III – Brasil, iluminai vossos terreiros
Aula 10 – 6.9.2023
Religião, símbolo e poder afro-brasileiro na formação da cultura nacional
Debate sobre a relação entre símbolos étnicos negros e cultura nacional enfocando o terreiro como produtor de sistemas simbólicos e sociais de múltiplas potencialidades (força ou axé) para a ação e reação das populações negras contra práticas de dominação, intolerância religiosa e racismo que insistem em retirar o protagonismo dos seus principais produtores reproduzindo estruturas de segregação e desigualdade social.

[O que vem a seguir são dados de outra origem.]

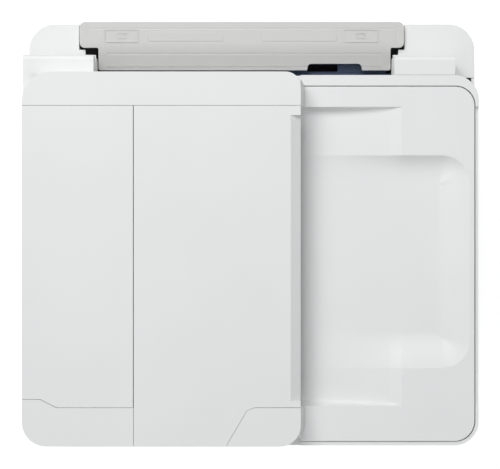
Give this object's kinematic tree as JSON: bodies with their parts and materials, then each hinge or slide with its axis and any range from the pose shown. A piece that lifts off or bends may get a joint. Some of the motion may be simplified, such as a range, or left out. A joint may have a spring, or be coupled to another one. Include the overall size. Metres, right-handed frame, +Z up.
{
  "type": "inkjet printer",
  "caption": "Compact all-in-one inkjet printer with flatbed scanner, automatic document feeder, rear paper tray, front cassette and output tray.",
  "frame": {"origin": "on the table, under the middle of the printer", "axes": "+X to the right along the front, +Y from the front to the rear, +Z up"},
  "size_m": [0.376, 0.354, 0.194],
  "materials": {
    "white_shell": "fine-textured white ABS",
    "grey_shell": "light grey ABS",
    "translucent_grey": "satin translucent grey",
    "navy_plastic": "satin navy",
    "dark_plastic": "matt black-grey",
    "rubber_dark": "matt rubber",
    "sheet_metal": "zinc-plated sheet steel",
    "polished_steel": "ground and polished",
    "brass_gear": "moulded acetal gear, brass coloured",
    "gear_plastic": "natural acetal",
    "circuit_board": "solder-masked laminate",
    "clear_glass": "float glass",
    "display_black": "gloss black window",
    "white_foam": "white pressure pad"
  },
  "bodies": {
    "base": {"base_case": "white_shell", "rear_deck": "white_shell", "rubber_feet": "rubber_dark", "main_frame": "sheet_metal", "carriage_rail": "polished_steel", "platen": "dark_plastic", "timing_belt": "rubber_dark", "drive_motors": "sheet_metal", "purge_unit": "dark_plastic", "power_supply": "dark_plastic", "logic_board": "circuit_board", "rear_sockets": "dark_plastic", "output_deck": "grey_shell", "rear_feed_frame": "dark_plastic", "hinge_brackets": "sheet_metal"},
    "belt_motor_pulley": {"motor_pulley": "gear_plastic"},
    "belt_idler_pulley": {"idler_pulley": "gear_plastic"},
    "feed_motor_pinion": {"motor_pinion": "brass_gear"},
    "carriage": {"print_carriage": "dark_plastic", "ink_cartridges": "dark_plastic"},
    "feed_shaft": {"feed_roller": "rubber_dark"},
    "pinch_shaft": {"pinch_roller": "rubber_dark"},
    "idler": {"idler_gear": "gear_plastic"},
    "eject_shaft": {"eject_roller": "rubber_dark"},
    "rear_pickup": {"rear_pickup_roller": "rubber_dark"},
    "cassette_pickup": {"cassette_pickup_roller": "rubber_dark"},
    "paper_cassette": {"cassette": "white_shell"},
    "cassette_left": {"cassette_guide_left": "navy_plastic"},
    "cassette_right": {"cassette_guide_right": "navy_plastic"},
    "cassette_end": {"cassette_end_guide": "navy_plastic"},
    "paper_output_tray": {"output_tray": "grey_shell"},
    "tray_extension": {"output_extension": "grey_shell"},
    "panel": {"operation_panel": "white_shell", "display_window": "display_black"},
    "power_key": {"power_button": "white_shell"},
    "start_key": {"start_button": "navy_plastic"},
    "tray_cover": {"rear_tray_cover": "translucent_grey"},
    "support": {"paper_support": "translucent_grey"},
    "slot_flap": {"feed_slot_cover": "navy_plastic"},
    "rear_left_guide": {"rear_guide_left": "navy_plastic"},
    "rear_right_guide": {"rear_guide_right": "navy_plastic"},
    "jam_cover": {"rear_jam_cover": "grey_shell"},
    "scanner_unit": {"scanner_case": "white_shell", "scanner_top_frame": "grey_shell", "scanner_glass": "clear_glass", "scan_rail": "polished_steel", "hinge_pins": "polished_steel"},
    "scan_head": {"scan_carriage": "dark_plastic"},
    "document_cover": {"lid_case": "white_shell", "lid_top_panel": "white_shell", "lid_rear_cover": "white_shell", "platen_pad": "white_foam", "adf_case": "white_shell", "adf_bed": "grey_shell"},
    "feeder_lid": {"feeder_cover": "white_shell"},
    "original_tray": {"document_tray": "white_shell"},
    "front_fence": {"document_guide_front": "grey_shell"},
    "rear_fence": {"document_guide_rear": "grey_shell"},
    "adf_pickup": {"adf_pickup_roller": "rubber_dark"},
    "adf_exit": {"adf_exit_roller": "rubber_dark"}
  },
  "joints": [
    {"name": "scanner_unit_hinge", "type": "hinge", "parent": "base", "child": "scanner_unit", "pos_m": [0, 0.138, 0.131], "axis": [-1, 0, 0], "range_deg": [0, 30]},
    {"name": "document_cover_hinge", "type": "hinge", "parent": "scanner_unit", "child": "document_cover", "pos_m": [0, 0.138, 0.156], "axis": [-1, 0, 0], "range_deg": [0, 70]},
    {"name": "feeder_cover_hinge", "type": "hinge", "parent": "document_cover", "child": "feeder_lid", "pos_m": [-0.1826, -0.02375, 0.178], "axis": [0, -1, 0], "range_deg": [0, 60]},
    {"name": "document_tray_hinge", "type": "hinge", "parent": "document_cover", "child": "original_tray", "pos_m": [0.0364, -0.02375, 0.1905], "axis": [0, 1, 0], "range_deg": [0, 150]},
    {"name": "front_fence_slide", "type": "slide", "parent": "document_cover", "child": "front_fence", "axis": [0, 1, 0], "range_m": [0, 0.055]},
    {"name": "rear_fence_slide", "type": "slide", "parent": "document_cover", "child": "rear_fence", "axis": [0, -1, 0], "range_m": [0, 0.055]},
    {"name": "adf_pickup_spin", "type": "hinge", "parent": "document_cover", "child": "adf_pickup", "pos_m": [-0.1096, -0.02375, 0.184], "axis": [0, 1, 0], "continuous": true},
    {"name": "adf_exit_spin", "type": "hinge", "parent": "document_cover", "child": "adf_exit", "pos_m": [-0.1306, -0.02375, 0.1666], "axis": [0, 1, 0], "continuous": true},
    {"name": "tray_cover_hinge", "type": "hinge", "parent": "base", "child": "tray_cover", "pos_m": [0, 0.168, 0.119], "axis": [1, 0, 0], "range_deg": [-105, 0]},
    {"name": "paper_support_slide", "type": "slide", "parent": "tray_cover", "child": "support", "axis": [0, -1, 0], "range_m": [0, 0.028]},
    {"name": "slot_flap_hinge", "type": "hinge", "parent": "base", "child": "slot_flap", "pos_m": [0, 0.1335, 0.116], "axis": [1, 0, 0], "range_deg": [0, 80]},
    {"name": "rear_left_guide_slide", "type": "slide", "parent": "base", "child": "rear_left_guide", "axis": [1, 0, 0], "range_m": [0, 0.045]},
    {"name": "rear_right_guide_slide", "type": "slide", "parent": "base", "child": "rear_right_guide", "axis": [-1, 0, 0], "range_m": [0, 0.045]},
    {"name": "jam_cover_hinge", "type": "hinge", "parent": "base", "child": "jam_cover", "pos_m": [0, 0.1722, 0.023], "axis": [-1, 0, 0], "range_deg": [0, 60]},
    {"name": "cassette_slide", "type": "slide", "parent": "base", "child": "paper_cassette", "axis": [0, -1, 0], "range_m": [0, 0.17]},
    {"name": "cassette_left_slide", "type": "slide", "parent": "paper_cassette", "child": "cassette_left", "axis": [1, 0, 0], "range_m": [0, 0.05]},
    {"name": "cassette_right_slide", "type": "slide", "parent": "paper_cassette", "child": "cassette_right", "axis": [-1, 0, 0], "range_m": [0, 0.05]},
    {"name": "cassette_end_slide", "type": "slide", "parent": "paper_cassette", "child": "cassette_end", "axis": [0, 1, 0], "range_m": [0, 0.06]},
    {"name": "output_tray_slide", "type": "slide", "parent": "base", "child": "paper_output_tray", "axis": [0, -1, 0], "range_m": [0, 0.105]},
    {"name": "tray_extension_slide", "type": "slide", "parent": "paper_output_tray", "child": "tray_extension", "axis": [0, -1, 0], "range_m": [0, 0.06]},
    {"name": "panel_tilt", "type": "hinge", "parent": "base", "child": "panel", "pos_m": [0, -0.167, 0.116], "axis": [-1, 0, 0], "range_deg": [0, 35]},
    {"name": "power_button_press", "type": "slide", "parent": "panel", "child": "power_key", "axis": [0, 1, 0], "range_m": [0, 0.0008], "stiffness_N_per_m": 600},
    {"name": "start_button_press", "type": "slide", "parent": "panel", "child": "start_key", "axis": [0, 1, 0], "range_m": [0, 0.0008], "stiffness_N_per_m": 600},
    {"name": "carriage_slide", "type": "slide", "parent": "base", "child": "carriage", "axis": [-1, 0, 0], "range_m": [0, 0.25]},
    {"name": "motor_pulley_spin", "type": "hinge", "parent": "base", "child": "belt_motor_pulley", "pos_m": [0.154, 0.0882, 0.108], "axis": [0, 0, -1], "continuous": true},
    {"name": "idler_pulley_spin", "type": "hinge", "parent": "base", "child": "belt_idler_pulley", "pos_m": [-0.144, 0.0882, 0.108], "axis": [0, 0, -1], "continuous": true},
    {"name": "feed_roller_spin", "type": "hinge", "parent": "base", "child": "feed_shaft", "pos_m": [0, 0.062, 0.076], "axis": [1, 0, 0], "continuous": true},
    {"name": "feed_pinion_spin", "type": "hinge", "parent": "base", "child": "feed_motor_pinion", "pos_m": [-0.164, 0.08, 0.076], "axis": [1, 0, 0], "continuous": true},
    {"name": "idler_gear_spin", "type": "hinge", "parent": "base", "child": "idler", "pos_m": [-0.164, 0.035, 0.076], "axis": [1, 0, 0], "continuous": true},
    {"name": "eject_roller_spin", "type": "hinge", "parent": "base", "child": "eject_shaft", "pos_m": [0, 0.008, 0.076], "axis": [1, 0, 0], "continuous": true},
    {"name": "pinch_roller_spin", "type": "hinge", "parent": "base", "child": "pinch_shaft", "pos_m": [0, 0.062, 0.0864], "axis": [1, 0, 0], "continuous": true},
    {"name": "rear_pickup_spin", "type": "hinge", "parent": "base", "child": "rear_pickup", "pos_m": [0, 0.112, 0.098], "axis": [1, 0, 0], "continuous": true},
    {"name": "cassette_pickup_spin", "type": "hinge", "parent": "base", "child": "cassette_pickup", "pos_m": [0, 0.0995, 0.0346], "axis": [1, 0, 0], "continuous": true},
    {"name": "scan_head_slide", "type": "slide", "parent": "scanner_unit", "child": "scan_head", "axis": [1, 0, 0], "range_m": [0, 0.3]}
  ],
  "couplings": [
    {"joint": "rear_fence_slide", "follows": "front_fence_slide", "ratio": 1},
    {"joint": "adf_exit_spin", "follows": "adf_pickup_spin", "ratio": 1.2},
    {"joint": "paper_support_slide", "follows": "tray_cover_hinge", "m_per_rad": -0.015279},
    {"joint": "slot_flap_hinge", "follows": "tray_cover_hinge", "ratio": -0.76191},
    {"joint": "rear_right_guide_slide", "follows": "rear_left_guide_slide", "ratio": 1},
    {"joint": "cassette_right_slide", "follows": "cassette_left_slide", "ratio": 1},
    {"joint": "motor_pulley_spin", "follows": "carriage_slide", "rad_per_m": 153.85},
    {"joint": "idler_pulley_spin", "follows": "carriage_slide", "rad_per_m": 153.85},
    {"joint": "feed_pinion_spin", "follows": "feed_roller_spin", "ratio": -2},
    {"joint": "idler_gear_spin", "follows": "feed_roller_spin", "ratio": -0.8},
    {"joint": "eject_roller_spin", "follows": "feed_roller_spin", "ratio": 1},
    {"joint": "pinch_roller_spin", "follows": "feed_roller_spin", "ratio": -1.8056}
  ]
}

Vagner Gonçalves da Silva é doutor em antropologia pela Universidade de São Paulo (USP), pós-doutor pela Harvard University (fellow no W.E.B. Du Bois Institute for African and African American Research) e pós-doutor pela City University of New York (Graduate Center) onde também foi professor visitante como bolsista do Fulbright Scholar Program. Atualmente é professor, pesquisador e orientador do Departamento de Antropologia, do Programa de Pós- Graduação em Antropologia Social e do Programa de Pós-Graduação em Estética e História da Arte da USP. Dedica-se à produção de conhecimentos junto às populações afro-brasileiras, enfocando temas como religiosidade (candomblé, umbanda, intolerância religiosa), relações entre religião, patrimônio e cultura brasileira (festas populares, música, capoeira, literatura, cinema etc.). Publicou e editou, entre outros livros: Candomblé e Umbanda; Orixás da Metrópole; O antropólogo e sua magia; Intolerância religiosa; Memória Afro-Brasileira (coleção em 3 volumes); Exu - guardião da casa do futuro; Exu - um Deus afro-atlântico no Brasil e Terreiros tombados em São Paulo; Laudos e reflexões sobre a patrimonialização de bens culturais afro-brasileiros. É autor de ensaios para catálogos de arte, como Brésil, Lhéritage africain e Eshu, the divine trickster. Foi membro do comitê de implantação do Museu Afro Brasil, São Paulo, onde foi curador da exposição Divina Inspiração.